Skip the queues and £20 ($26) entrance fee and enjoy the digital views of one of the most notable religious buildings in the UK.

Those just looking for a spin around the sanctuary can access the imagery through Google Maps. History buffs and anglophiles, meanwhile, can start their excursion on the official Westminster Abbey website, where each click unearths new treasures (in detail), like the Shrine of St. Edward the Confessor, the Grave of the Unknown Warrior, the High Altar, and the Coronation Chair.

A navigation menu lets viewers jump straight to a place of interest; click on the blue-and-white information points to read more, see photos, and watch videos.

"Kings, queens, statesmen, and soldiers; poets, priests, heroes, and villains—the Abbey is a must-see living pageant of British history," the website said.

But not everyone can afford the time or money it takes to be one of the one million-plus visitors who explore the 700-year-old building every year. Which is why photography firm Striking Places worked with Google Street View on the project.

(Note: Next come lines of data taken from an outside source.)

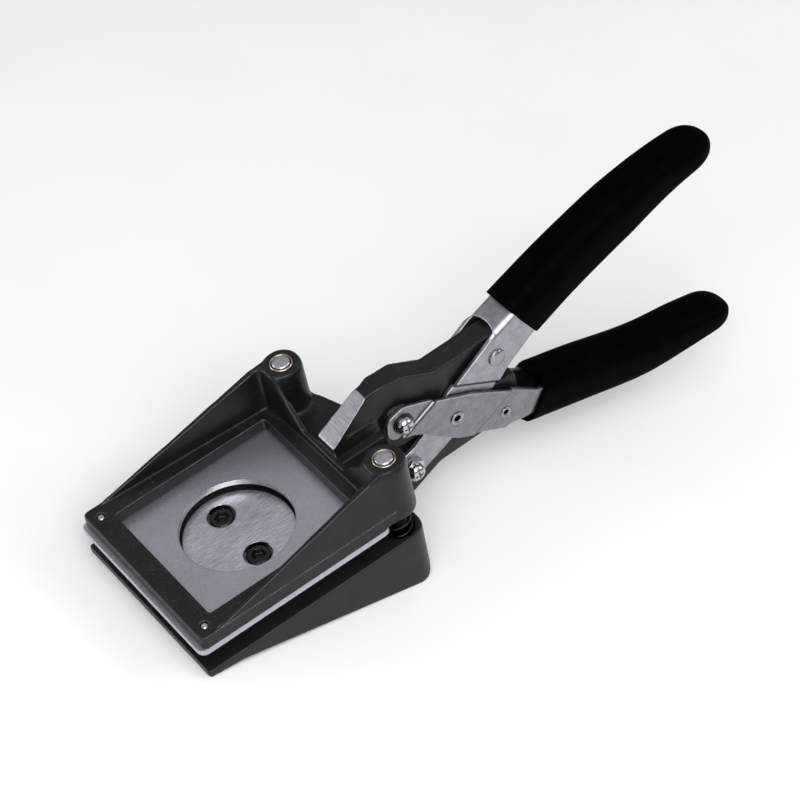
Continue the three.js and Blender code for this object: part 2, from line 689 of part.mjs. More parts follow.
const circlePunch = new THREE.Group();
circlePunch.add(baseGroup(), headGroup(), upperHandleGroup(), lowerHandleGroup());

export default circlePunch;
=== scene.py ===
"""Looks for a hand-held circle punch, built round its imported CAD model.

The castings, pressings and sleeves are remeshed from their CAD solids and rounded the way die
casting, bending and dipping leave them. Screws, pins and plates get their broken edges. All of
it stays where the CAD puts it, in metres.
"""

import json
import math

import bmesh
import bpy
import numpy as np
from mathutils import Matrix, Vector
from mathutils.bvhtree import BVHTree
from mathutils.kdtree import KDTree


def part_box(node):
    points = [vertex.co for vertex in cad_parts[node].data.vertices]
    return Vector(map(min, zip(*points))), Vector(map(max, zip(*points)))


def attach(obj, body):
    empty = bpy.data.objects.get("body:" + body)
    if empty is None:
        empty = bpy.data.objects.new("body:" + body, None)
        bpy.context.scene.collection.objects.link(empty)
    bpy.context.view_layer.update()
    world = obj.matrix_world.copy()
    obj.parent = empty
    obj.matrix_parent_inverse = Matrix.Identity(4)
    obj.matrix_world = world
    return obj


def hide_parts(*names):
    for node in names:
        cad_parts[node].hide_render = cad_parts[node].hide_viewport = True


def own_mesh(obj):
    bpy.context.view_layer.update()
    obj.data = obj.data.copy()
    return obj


MM = 0.001  # lengths are in metres unless a name ends in _mm
SCENE = bpy.context.scene

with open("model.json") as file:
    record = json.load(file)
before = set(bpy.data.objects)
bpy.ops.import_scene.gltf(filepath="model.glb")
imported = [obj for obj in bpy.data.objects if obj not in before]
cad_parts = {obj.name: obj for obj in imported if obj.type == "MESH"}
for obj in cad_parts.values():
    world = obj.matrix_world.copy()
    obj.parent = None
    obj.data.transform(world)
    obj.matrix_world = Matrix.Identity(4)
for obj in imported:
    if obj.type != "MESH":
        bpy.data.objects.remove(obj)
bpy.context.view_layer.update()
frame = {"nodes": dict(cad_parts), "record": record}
RECORD = frame["record"]
BODY_OF = {n: body for body, nodes in RECORD["behaviour"]["bodies"].items() for n in nodes}
MASS_AT = (0.0327, -0.0043)  # the tool's centre of mass, in x and z
TOOL_MIDDLE = Vector((0.05, 0, 0))


# ---------------------------------------------------------------- camera, lights, floor

CAMERA_AT = Vector((-226.7, -542.5, 666.8)) * MM
CAMERA_RIGHT = Vector((0.79404, -0.59144, -0.14039))
CAMERA_DOWN = Vector((-0.51623, -0.53416, -0.66947))
CAMERA_FORWARD = Vector((0.32096, 0.60405, -0.72945))
LENS_MM = 135.5


def add_camera():
    data = bpy.data.cameras.new("camera")
    data.sensor_width = 36
    data.lens = LENS_MM
    data.clip_start, data.clip_end = 0.05, 20
    camera = bpy.data.objects.new("camera", data)
    turn = Matrix((CAMERA_RIGHT, -CAMERA_DOWN, -CAMERA_FORWARD)).transposed().to_4x4()
    camera.matrix_world = Matrix.Translation(CAMERA_AT) @ turn
    SCENE.collection.objects.link(camera)
    SCENE.camera = camera


def add_light(name, direction, distance, size, power):
    """A soft box that looks at the tool's middle from the given direction."""
    data = bpy.data.lights.new(name, "AREA")
    data.shape = "RECTANGLE"
    data.size, data.size_y = size
    data.energy = power
    data.color = (1.0, 0.985, 0.97)
    light = bpy.data.objects.new(name, data)
    away = Vector(direction).normalized()
    light.location = TOOL_MIDDLE + away * distance
    light.rotation_mode = "QUATERNION"
    light.rotation_quaternion = away.to_track_quat("Z", "Y")
    SCENE.collection.objects.link(light)


def add_world(low, high, strength):
    """A plain studio: its walls are dim near the table and grow lighter towards the ceiling."""
    world = bpy.data.worlds.new("studio")
    world.use_nodes = True
    tree = world.node_tree
    around = tree.nodes.new("ShaderNodeTexCoord")
    height = tree.nodes.new("ShaderNodeSeparateXYZ")
    fade = tree.nodes.new("ShaderNodeMapRange")
    tint = tree.nodes.new("ShaderNodeMix")
    tint.data_type = "RGBA"
    fade.interpolation_type = "SMOOTHSTEP"
    fade.inputs["From Min"].default_value = 0.1
    fade.inputs["From Max"].default_value = 0.8
    tint.inputs[6].default_value = (*low, 1)
    tint.inputs[7].default_value = (*high, 1)
    tree.links.new(around.outputs["Generated"], height.inputs[0])
    tree.links.new(height.outputs["Z"], fade.inputs["Value"])
    tree.links.new(fade.outputs[0], tint.inputs[0])
    tree.links.new(tint.outputs[2], tree.nodes["Background"].inputs["Color"])
    tree.nodes["Background"].inputs["Strength"].default_value = strength
    SCENE.world = world


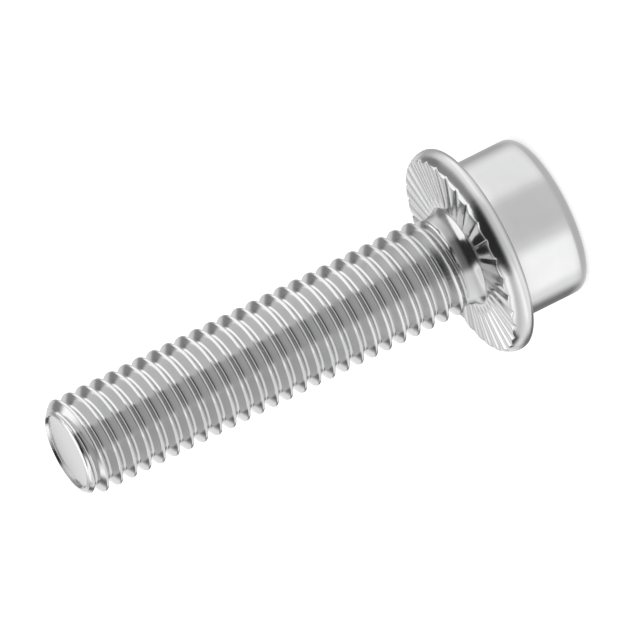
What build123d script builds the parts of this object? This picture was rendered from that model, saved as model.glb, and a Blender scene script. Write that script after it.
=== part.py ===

Over four months last year, Striking Places conducted five shooting sessions inside Westminster Abbey, where photography and filming are allowed only between 7 and 9:30 a.m. on Thursdays.

"We have been pondering how to extend to young people and others, who cannot, for the time being, visit the Abbey, something of the experience available for our many visitors," Westminster Abbey Dean John Hall said in a statement. "I am delighted that this new collaboration will enable people from Timbuktu to Kalamazoo and beyond to see and learn so much more than previously about the magnificence and significance of this great and beautiful church."

Google's Street View tour happens to coincide with Westminster Abbey's own project: Construction of a new museum and gallery—The Queen's Diamond Jubilee Galleries—in the medieval triforium. Originally designed to house dedicated chapels for various saints, the gallery has been hidden from the public for 700 years. Soon, it will be put on display, highlighting unseen relics from different periods of history.

Once the project is complete, Striking Places will return to capture the triforium, extending the tour to include the new Jubilee Galleries.

"This beautiful collection highlights the splendor of Westminster Abbey, the value of Street View publishing, and some truly exceptional imagery on the part of the photographer," Charles Armstrong, Street View product manager, said in a statement. "We're delighted to see and support awareness for such powerful content."